You're gonna eat those words
How I Met Your Mother (CBS): Starring Neil Patrick Harris (Doogie Howser) and Alyson Hannigan (exceptional flutist in American Pie), this sitcom focuses on a guy who falls for a girl at first-sight, only to find that a tired plot line keeps them from hooking up.
Why it will suck: See above. Also see Good Morning, Miami.
The Loop (Fox): Recent college grad deals with life-numbing corporate America while trying to bag his roommate (who is not Adam "Seth Cohen" Brody.)
Why it could work: Writer Pam Brady's credits include South Park and Team America: World Police.
Why it could suck: Stars guy whose IMDB bio is composed of this single sentence: "His roommate is Adam Brody." Also, see 1997 Fred Savage sitcom, Working.
Ghost Whisperer (CBS): Jennifer Love Hewitt talks to dead people.
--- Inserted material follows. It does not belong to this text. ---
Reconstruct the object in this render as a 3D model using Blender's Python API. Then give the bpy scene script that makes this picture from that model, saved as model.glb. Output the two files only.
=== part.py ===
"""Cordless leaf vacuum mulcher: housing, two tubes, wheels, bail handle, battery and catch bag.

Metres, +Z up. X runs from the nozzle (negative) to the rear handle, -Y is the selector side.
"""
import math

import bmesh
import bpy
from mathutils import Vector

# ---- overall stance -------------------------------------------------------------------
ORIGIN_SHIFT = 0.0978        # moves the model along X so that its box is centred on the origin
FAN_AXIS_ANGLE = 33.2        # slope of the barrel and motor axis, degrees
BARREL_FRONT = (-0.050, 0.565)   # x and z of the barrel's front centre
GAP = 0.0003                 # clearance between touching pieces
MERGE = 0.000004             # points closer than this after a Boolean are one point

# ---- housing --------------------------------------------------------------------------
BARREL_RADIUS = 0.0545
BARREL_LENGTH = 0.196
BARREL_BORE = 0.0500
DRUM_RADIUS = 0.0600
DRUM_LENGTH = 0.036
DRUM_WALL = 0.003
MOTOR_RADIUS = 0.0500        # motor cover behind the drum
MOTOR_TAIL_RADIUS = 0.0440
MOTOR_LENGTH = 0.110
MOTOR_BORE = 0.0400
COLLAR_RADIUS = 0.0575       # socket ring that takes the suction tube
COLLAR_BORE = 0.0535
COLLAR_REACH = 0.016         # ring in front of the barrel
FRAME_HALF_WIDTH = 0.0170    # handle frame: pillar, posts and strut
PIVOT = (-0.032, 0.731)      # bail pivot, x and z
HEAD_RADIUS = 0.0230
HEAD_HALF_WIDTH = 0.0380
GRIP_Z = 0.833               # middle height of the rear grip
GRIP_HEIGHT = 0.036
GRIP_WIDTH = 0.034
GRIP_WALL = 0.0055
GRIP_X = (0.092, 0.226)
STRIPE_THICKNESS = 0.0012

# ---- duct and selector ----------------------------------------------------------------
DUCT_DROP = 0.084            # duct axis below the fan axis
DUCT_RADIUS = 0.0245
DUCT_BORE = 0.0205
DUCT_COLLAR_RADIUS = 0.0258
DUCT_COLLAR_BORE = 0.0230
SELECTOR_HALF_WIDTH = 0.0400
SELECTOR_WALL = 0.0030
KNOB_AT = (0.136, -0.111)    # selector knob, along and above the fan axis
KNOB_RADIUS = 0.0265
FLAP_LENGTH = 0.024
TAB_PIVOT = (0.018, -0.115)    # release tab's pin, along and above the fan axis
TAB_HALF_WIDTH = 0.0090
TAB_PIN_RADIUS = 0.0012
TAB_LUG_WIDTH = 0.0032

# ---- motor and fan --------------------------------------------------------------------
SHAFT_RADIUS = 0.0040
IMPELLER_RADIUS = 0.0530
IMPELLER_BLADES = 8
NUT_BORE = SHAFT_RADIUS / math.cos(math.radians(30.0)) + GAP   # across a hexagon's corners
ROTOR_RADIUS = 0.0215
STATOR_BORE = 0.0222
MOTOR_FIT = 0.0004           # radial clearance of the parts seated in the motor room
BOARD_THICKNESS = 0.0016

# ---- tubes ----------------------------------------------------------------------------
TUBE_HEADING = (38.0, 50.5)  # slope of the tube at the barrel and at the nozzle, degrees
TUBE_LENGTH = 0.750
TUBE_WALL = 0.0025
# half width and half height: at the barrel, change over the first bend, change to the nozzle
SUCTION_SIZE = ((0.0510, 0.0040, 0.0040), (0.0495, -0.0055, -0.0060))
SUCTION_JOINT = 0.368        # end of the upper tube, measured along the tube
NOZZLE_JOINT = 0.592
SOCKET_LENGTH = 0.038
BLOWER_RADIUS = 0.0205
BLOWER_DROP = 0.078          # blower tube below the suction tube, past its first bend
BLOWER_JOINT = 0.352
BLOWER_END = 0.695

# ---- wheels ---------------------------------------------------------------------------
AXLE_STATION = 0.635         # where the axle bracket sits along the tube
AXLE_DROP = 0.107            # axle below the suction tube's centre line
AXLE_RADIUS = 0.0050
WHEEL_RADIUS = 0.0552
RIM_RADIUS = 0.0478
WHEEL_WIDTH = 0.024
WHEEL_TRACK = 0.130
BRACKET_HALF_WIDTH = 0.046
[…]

Why it will suck: Let's see, if we needed to get our fix of beautiful girls who have the powers to summon God and the undead, we could've watched Medium, Joan of Arcadia, Tru Calling, or Wonderfalls. Yet CBS, who brought us at least 87 versions of CSI, is still calling this ubiquitous supernatural ability "unique."
Freddie (ABC): The network says this show will "serve up a comedic dish based on the raucous femme-filled real life of star Freddie Prinze, Jr."
Why it will suck: Freddie Prinze, Jr. is actually married. To Sarah Michelle Gellar.
Everybody Hates Chris: Chris Rock narrates this dark comedy about a kid growing up in Brooklyn in the early 1980s.
Why it could work: Critics seem to love narrated shows (Arrested Development, Wonder Years.) Plus, it's Chris Rock.
Why it could suck: See Oliver Beene. Or even worse: Malcolm in the Middle. Frankie Muniz is moments away from becoming this generation's Corey Feldman.